**WHAT THE EXERCISE ASKS**
Set down the material once more, exactly as it appears.

**DATA EXCERPT**
▬▬▬▬▬▬▬▬▬▬
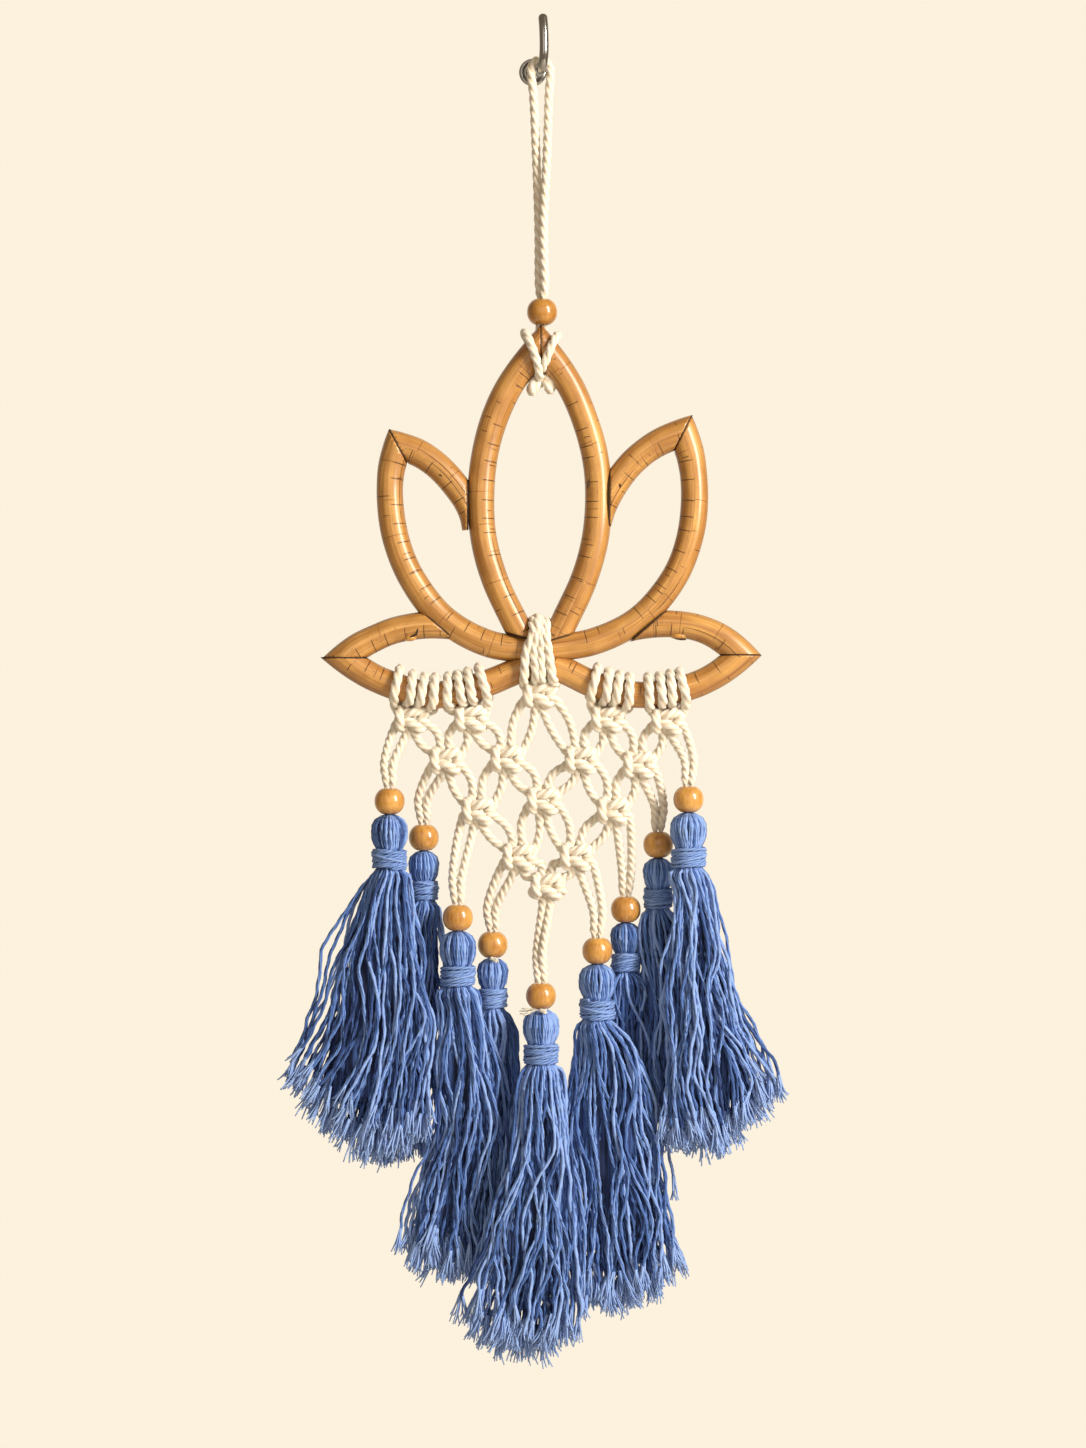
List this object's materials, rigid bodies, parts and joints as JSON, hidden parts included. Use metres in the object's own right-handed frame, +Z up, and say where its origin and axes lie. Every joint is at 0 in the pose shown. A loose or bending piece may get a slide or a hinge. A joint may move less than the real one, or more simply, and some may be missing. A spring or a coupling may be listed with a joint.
{
  "type": "dreamcatcher and wall hook",
  "caption": "Lotus-shaped bent-cane frame with a knotted cotton net, wooden beads and blue yarn tassels, hung by a cotton cord loop from a steel wall hook.",
  "frame": {"origin": "centre of the back face of the hook's flange, on the wall", "axes": "+Z up, +Y into the wall, so the hanging is in front of the wall at negative Y; +X to the right as seen from the front"},
  "size_m": [0.232, 0.044, 0.634],
  "materials": {
    "hook_steel": "polished",
    "cane": "varnished honey tan",
    "bead_wood": "varnished",
    "cotton_cord": "twisted, matt",
    "tassel_yarn": "loose yarn, matt",
    "binding_yarn": "wound yarn, matt"
  },
  "bodies": {
    "root": {"wall_hook": "hook_steel", "hanging_cord": "cotton_cord", "top_bead": "bead_wood", "cane_centre_left": "cane", "cane_centre_right": "cane", "cane_side_left_outer": "cane", "cane_side_left_inner": "cane", "cane_side_right_outer": "cane", "cane_side_right_inner": "cane", "cane_low_left_upper": "cane", "cane_low_left_lower": "cane", "cane_low_right_upper": "cane", "cane_low_right_lower": "cane", "macrame_net": "cotton_cord", "bead_1": "bead_wood", "tassel_1": "tassel_yarn", "binding_1": "binding_yarn", "bead_2": "bead_wood", "tassel_2": "tassel_yarn", "binding_2": "binding_yarn", "bead_3": "bead_wood", "tassel_3": "tassel_yarn", "binding_3": "binding_yarn", "bead_4": "bead_wood", "tassel_4": "tassel_yarn", "binding_4": "binding_yarn", "bead_5": "bead_wood", "tassel_5": "tassel_yarn", "binding_5": "binding_yarn", "bead_6": "bead_wood", "tassel_6": "tassel_yarn", "binding_6": "binding_yarn", "bead_7": "bead_wood", "tassel_7": "tassel_yarn", "binding_7": "binding_yarn", "bead_8": "bead_wood", "tassel_8": "tassel_yarn", "binding_8": "binding_yarn", "bead_9": "bead_wood", "tassel_9": "tassel_yarn", "binding_9": "binding_yarn"}
  },
  "joints": []
}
▬▬▬▬▬▬▬▬▬▬
**THE RESULT**
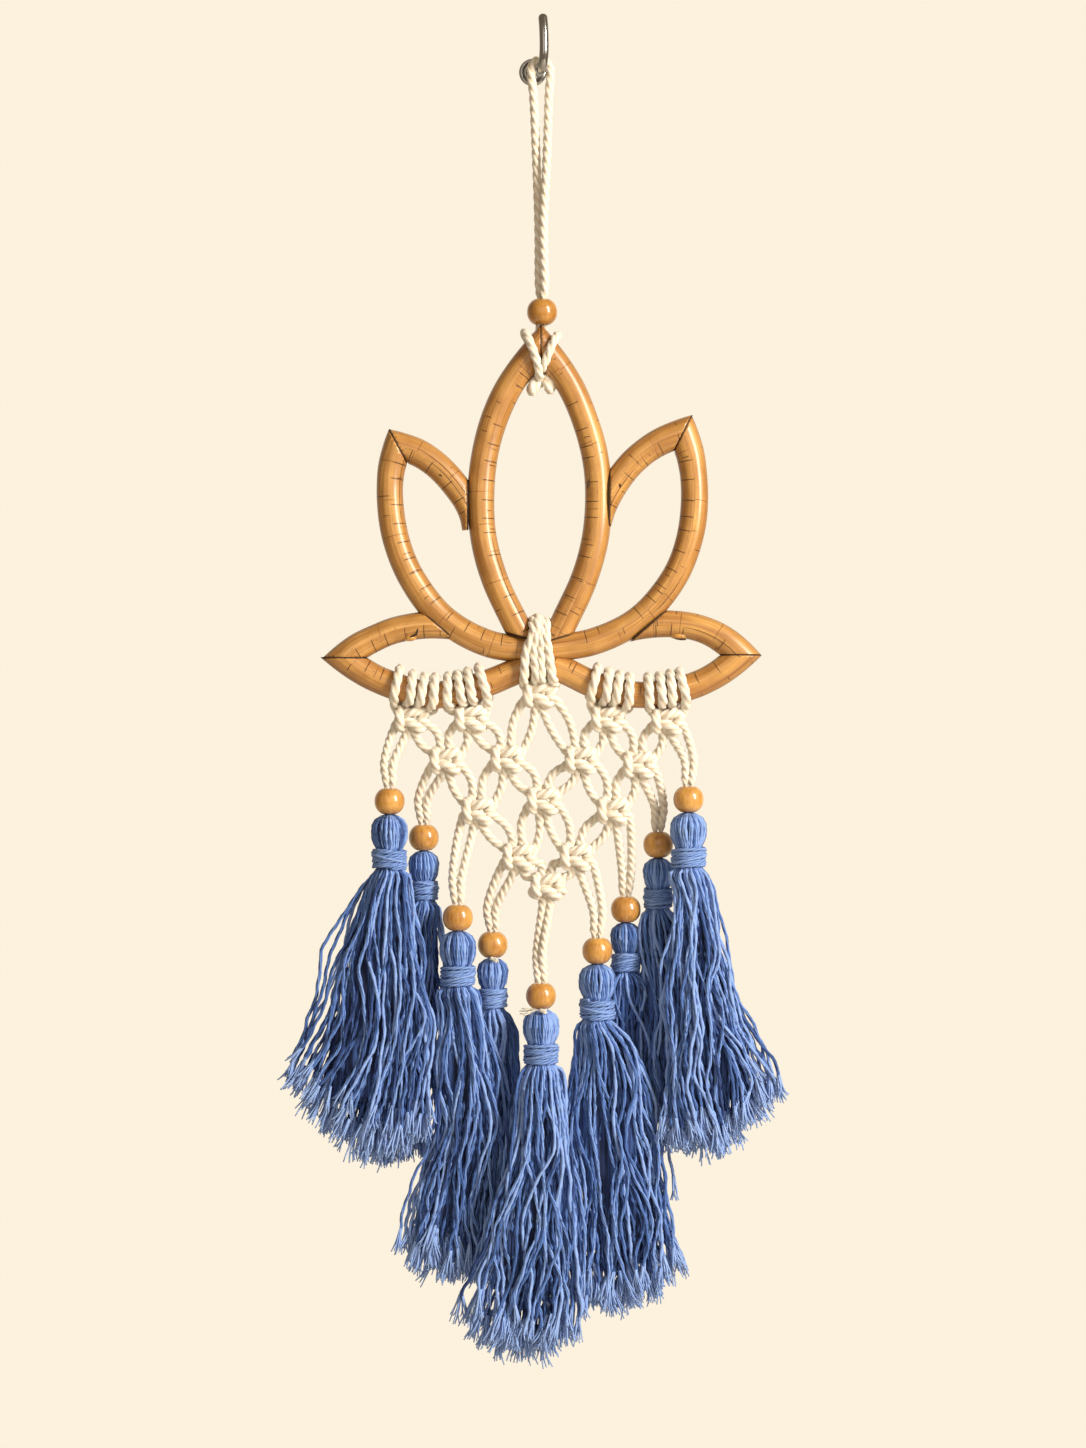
List this object's materials, rigid bodies, parts and joints as JSON, hidden parts included. Use metres in the object's own right-handed frame, +Z up, and say where its origin and axes lie. Every joint is at 0 in the pose shown. A loose or bending piece may get a slide or a hinge. A joint may move less than the real one, or more simply, and some may be missing. A spring or a coupling may be listed with a joint.
{
  "type": "dreamcatcher and wall hook",
  "caption": "Lotus-shaped bent-cane frame with a knotted cotton net, wooden beads and blue yarn tassels, hung by a cotton cord loop from a steel wall hook.",
  "frame": {"origin": "centre of the back face of the hook's flange, on the wall", "axes": "+Z up, +Y into the wall, so the hanging is in front of the wall at negative Y; +X to the right as seen from the front"},
  "size_m": [0.232, 0.044, 0.634],
  "materials": {
    "hook_steel": "polished",
    "cane": "varnished honey tan",
    "bead_wood": "varnished",
    "cotton_cord": "twisted, matt",
    "tassel_yarn": "loose yarn, matt",
    "binding_yarn": "wound yarn, matt"
  },
  "bodies": {
    "root": {"wall_hook": "hook_steel", "hanging_cord": "cotton_cord", "top_bead": "bead_wood", "cane_centre_left": "cane", "cane_centre_right": "cane", "cane_side_left_outer": "cane", "cane_side_left_inner": "cane", "cane_side_right_outer": "cane", "cane_side_right_inner": "cane", "cane_low_left_upper": "cane", "cane_low_left_lower": "cane", "cane_low_right_upper": "cane", "cane_low_right_lower": "cane", "macrame_net": "cotton_cord", "bead_1": "bead_wood", "tassel_1": "tassel_yarn", "binding_1": "binding_yarn", "bead_2": "bead_wood", "tassel_2": "tassel_yarn", "binding_2": "binding_yarn", "bead_3": "bead_wood", "tassel_3": "tassel_yarn", "binding_3": "binding_yarn", "bead_4": "bead_wood", "tassel_4": "tassel_yarn", "binding_4": "binding_yarn", "bead_5": "bead_wood", "tassel_5": "tassel_yarn", "binding_5": "binding_yarn", "bead_6": "bead_wood", "tassel_6": "tassel_yarn", "binding_6": "binding_yarn", "bead_7": "bead_wood", "tassel_7": "tassel_yarn", "binding_7": "binding_yarn", "bead_8": "bead_wood", "tassel_8": "tassel_yarn", "binding_8": "binding_yarn", "bead_9": "bead_wood", "tassel_9": "tassel_yarn", "binding_9": "binding_yarn"}
  },
  "joints": []
}